In the interim, the current practice of denying coverage to reduce perceived risk, without demonstrable, quantifiable justification and objective reasons, is, in this author’s opinion, tantamount to monopolistic extortion. While these may be harsh words, if they reflect the underlying reality—which I believe they do—then they absolutely need to be articulated. Only government intervention possesses the power and authority to resolve this systemic problem in the short-to-medium term. Despite numerous attempts to bring this critical issue to the attention of government officials and leaders within multiresidential industry landlord associations, dishearteningly, little to no substantive action has been taken. This inertia allows the crisis to deepen, impacting millions of Canadians.

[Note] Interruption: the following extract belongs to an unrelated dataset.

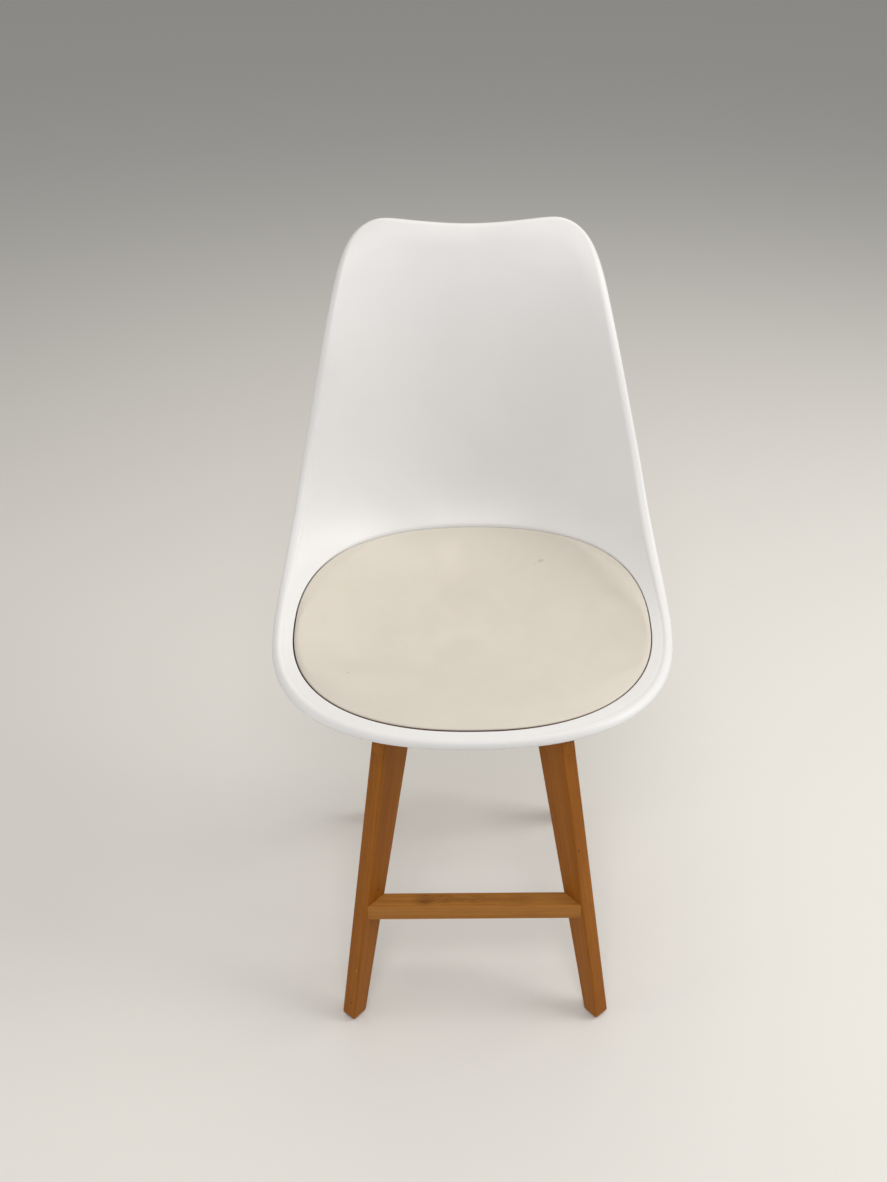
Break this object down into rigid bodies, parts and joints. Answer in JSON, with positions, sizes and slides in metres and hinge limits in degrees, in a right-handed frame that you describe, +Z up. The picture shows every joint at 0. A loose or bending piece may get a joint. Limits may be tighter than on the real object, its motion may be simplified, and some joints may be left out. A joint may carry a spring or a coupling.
{
  "type": "dining chair",
  "caption": "Dining chair with a moulded bucket shell, a recessed padded seat and splayed tapering wooden legs joined by stretchers under a crossed rail frame.",
  "frame": {"origin": "on the floor, under the middle of the whole chair", "axes": "+Z up; -Y towards the front edge of the seat, +Y towards the backrest; +X to the right when looking at the chair from the front"},
  "size_m": [0.4603, 0.5121, 0.8419],
  "materials": {
    "shell_plastic": "white moulded plastic, satin gloss",
    "pad_cover": "smooth beige upholstery leatherette, low sheen",
    "pad_foam": "open-cell cushion foam, unfinished",
    "pad_board": "bent plywood, sanded",
    "leg_wood": "beech stained golden brown, satin lacquer",
    "rail_wood": "beech stained golden brown, matt lacquer",
    "dowel_wood": "plain fluted beech, unfinished",
    "steel": "zinc-plated steel",
    "insert_brass": "machined",
    "spacer_rubber": "black moulded rubber",
    "glide_nylon": "black nylon"
  },
  "bodies": {
    "root": {"seat_shell": "shell_plastic", "shell_inserts": "insert_brass", "cushion_cover": "pad_cover", "cushion_foam": "pad_foam", "cushion_board": "pad_board", "cushion_inserts": "steel", "cushion_screws": "steel", "cover_staples": "steel", "lower_cross_rail": "rail_wood", "upper_cross_rail": "rail_wood", "lap_screw": "steel", "front_left_leg": "leg_wood", "front_right_leg": "leg_wood", "rear_left_leg": "leg_wood", "rear_right_leg": "leg_wood", "front_stretcher": "leg_wood", "rear_stretcher": "leg_wood", "rail_dowels": "dowel_wood", "stretcher_dowels": "dowel_wood", "bolt_plugs": "leg_wood", "leg_bolts": "steel", "leg_washers": "steel", "barrel_nuts": "steel", "shell_bolts": "steel", "shell_washers": "steel", "shell_spacers": "spacer_rubber", "front_left_glide": "glide_nylon", "front_right_glide": "glide_nylon", "rear_left_glide": "glide_nylon", "rear_right_glide": "glide_nylon", "glide_nails": "steel"}
  },
  "joints": []
}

This current state of affairs brings to mind Robert F. Kennedy’s insightful quote: “Every society gets the kind of criminal it deserves. What is equally true is that every community gets the kind of law enforcement it insists on.” This sentiment can be directly applied to the plight of rental housing providers. They, in effect, are receiving the egregious increases in insurance premiums, property taxes, corporate taxes, fines, “cost recoveries,” and every other thinly veiled cash grab, precisely because they remain complacent or, perhaps worse, refuse to organize as a single, powerful entity. Until housing providers collectively choose to unmute their formidable voice and declare, unequivocally, “Enough is enough,” this cycle will persist. We, as providers of fundamental housing and assets, deserve well-earned and long-overdue respect from a society whose very foundation is built upon the essential services and infrastructure we provide. It is time for collective action and a demand for fair and equitable treatment within the economic and regulatory framework.